October through March is the sensible season for most visitors. The summer heat on the Madhya Pradesh plateau is severe and makes extended exploration of outdoor monuments genuinely punishing. The monsoon, however, has its devoted constituency. The Vindhya plateau in July and August turns an improbable shade of green, the lakes fill completely, the baobab trees stand in their full improbable majesty, and Mandu becomes something slightly different from what it is in the dry season — wilder, more overgrown, more genuinely ruinous in the best possible sense.

Mandu rewards the traveller who has not consulted a rigid itinerary. The monuments are spread across the plateau in clusters — the Royal Enclave, the Village Group around Jami Masjid and Hoshang Shah’s Tomb, and the Rewa Kund Group where Baz Bahadur and Roopmati’s paired structures face each other across the hillside. A full day covers the highlights. Two days covers the details. And the details, in Mandu, are where most of the secrets live — in the carvings of lotuses on a marble surface, in a pavilion that faces a river twenty-three kilometres away, in the fact that a building here taught the builders of the most famous tomb in the world how to use white marble. Mandu has been forgotten by the tourist maps for long enough.
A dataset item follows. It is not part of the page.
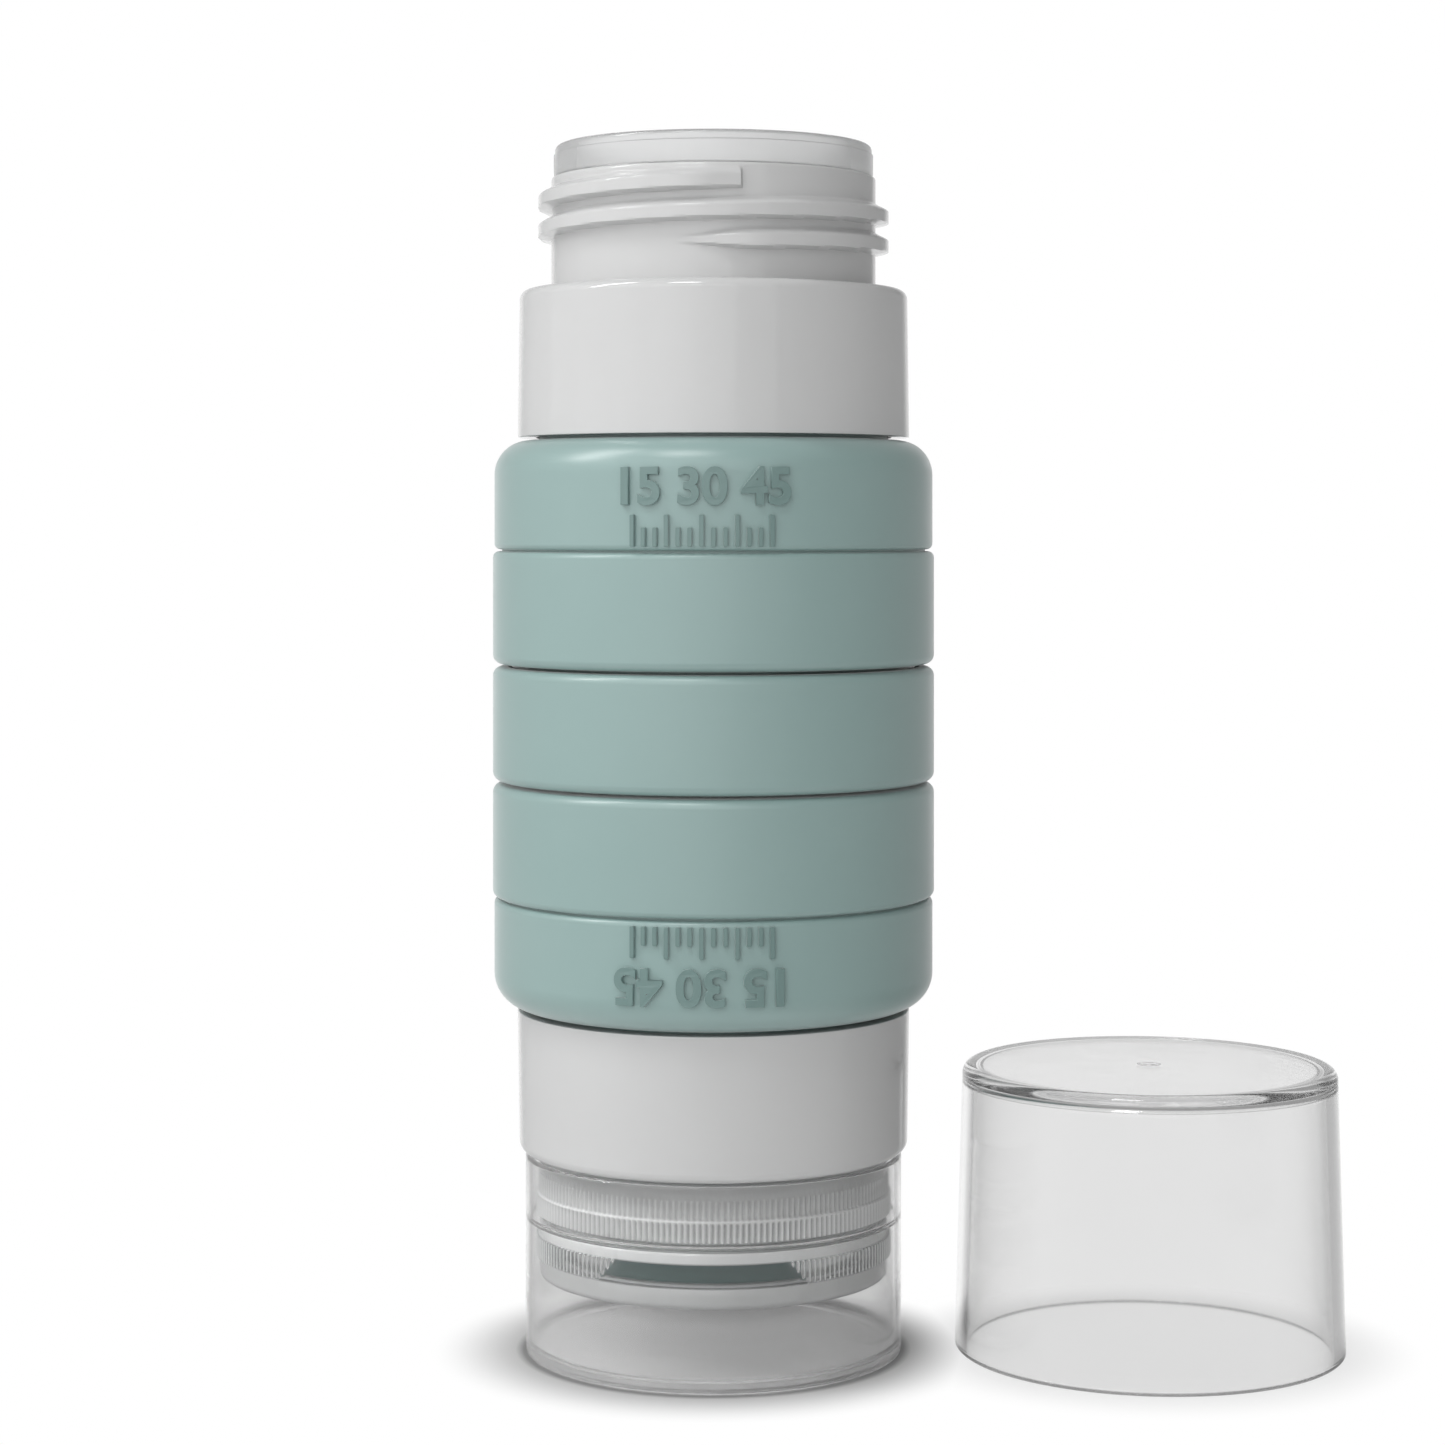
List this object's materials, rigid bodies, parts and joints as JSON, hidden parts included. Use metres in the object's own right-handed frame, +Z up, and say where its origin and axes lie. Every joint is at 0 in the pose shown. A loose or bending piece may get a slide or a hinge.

It is time it was found.

Frequently Asked Questions

What is the best time to visit Mandu in 2026?

October to March for pleasant weather; July–August for lush green monsoon beauty.

 

How far is Mandu from Indore and how do you get there?

Mandu is about 100 km from Indore, roughly a two-hour drive by taxi or bus.

 

Did Hoshang Shah’s Tomb really inspire the Taj Mahal?

Yes, Shah Jahan sent four architects to study this marble mausoleum before building the Taj.

 

Who were Baz Bahadur and Rani Roopmati?

They were the last sultan of Mandu and his beloved singer-consort whose tragic love story defines the city.

 

How many days are needed to explore Mandu properly?

One full day covers the highlights; two days allows for an unhurried and deeper exploration.